• [Information shown]:

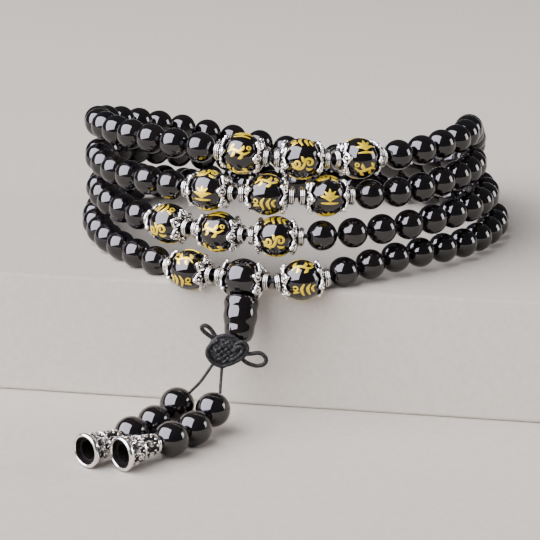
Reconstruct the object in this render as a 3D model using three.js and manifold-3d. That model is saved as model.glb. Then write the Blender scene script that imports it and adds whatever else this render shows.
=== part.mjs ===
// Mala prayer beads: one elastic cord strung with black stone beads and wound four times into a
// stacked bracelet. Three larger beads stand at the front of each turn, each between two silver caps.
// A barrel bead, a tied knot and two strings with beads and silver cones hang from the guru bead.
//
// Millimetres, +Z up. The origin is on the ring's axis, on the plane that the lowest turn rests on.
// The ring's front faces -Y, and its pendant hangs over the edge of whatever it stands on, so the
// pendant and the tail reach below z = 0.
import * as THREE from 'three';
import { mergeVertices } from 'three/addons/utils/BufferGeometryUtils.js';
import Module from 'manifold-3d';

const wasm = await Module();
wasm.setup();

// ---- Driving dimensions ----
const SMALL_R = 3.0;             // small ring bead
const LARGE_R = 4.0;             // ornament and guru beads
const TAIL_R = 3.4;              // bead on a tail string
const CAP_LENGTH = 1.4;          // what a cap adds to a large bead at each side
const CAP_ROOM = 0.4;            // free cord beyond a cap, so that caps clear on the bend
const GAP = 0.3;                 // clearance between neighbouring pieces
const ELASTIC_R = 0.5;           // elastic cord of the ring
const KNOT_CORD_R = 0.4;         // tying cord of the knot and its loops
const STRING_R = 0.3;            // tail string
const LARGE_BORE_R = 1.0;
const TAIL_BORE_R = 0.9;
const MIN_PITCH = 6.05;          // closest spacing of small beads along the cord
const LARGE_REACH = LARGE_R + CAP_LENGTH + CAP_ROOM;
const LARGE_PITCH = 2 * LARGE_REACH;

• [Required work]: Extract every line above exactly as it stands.

• [Written answer]:
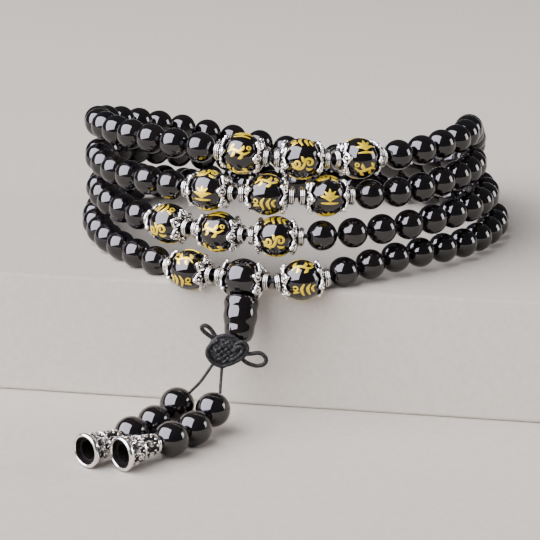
Reconstruct the object in this render as a 3D model using three.js and manifold-3d. That model is saved as model.glb. Then write the Blender scene script that imports it and adds whatever else this render shows.
=== part.mjs ===
// Mala prayer beads: one elastic cord strung with black stone beads and wound four times into a
// stacked bracelet. Three larger beads stand at the front of each turn, each between two silver caps.
// A barrel bead, a tied knot and two strings with beads and silver cones hang from the guru bead.
//
// Millimetres, +Z up. The origin is on the ring's axis, on the plane that the lowest turn rests on.
// The ring's front faces -Y, and its pendant hangs over the edge of whatever it stands on, so the
// pendant and the tail reach below z = 0.
import * as THREE from 'three';
import { mergeVertices } from 'three/addons/utils/BufferGeometryUtils.js';
import Module from 'manifold-3d';

const wasm = await Module();
wasm.setup();

// ---- Driving dimensions ----
const SMALL_R = 3.0;             // small ring bead
const LARGE_R = 4.0;             // ornament and guru beads
const TAIL_R = 3.4;              // bead on a tail string
const CAP_LENGTH = 1.4;          // what a cap adds to a large bead at each side
const CAP_ROOM = 0.4;            // free cord beyond a cap, so that caps clear on the bend
const GAP = 0.3;                 // clearance between neighbouring pieces
const ELASTIC_R = 0.5;           // elastic cord of the ring
const KNOT_CORD_R = 0.4;         // tying cord of the knot and its loops
const STRING_R = 0.3;            // tail string
const LARGE_BORE_R = 1.0;
const TAIL_BORE_R = 0.9;
const MIN_PITCH = 6.05;          // closest spacing of small beads along the cord
const LARGE_REACH = LARGE_R + CAP_LENGTH + CAP_ROOM;
const LARGE_PITCH = 2 * LARGE_REACH;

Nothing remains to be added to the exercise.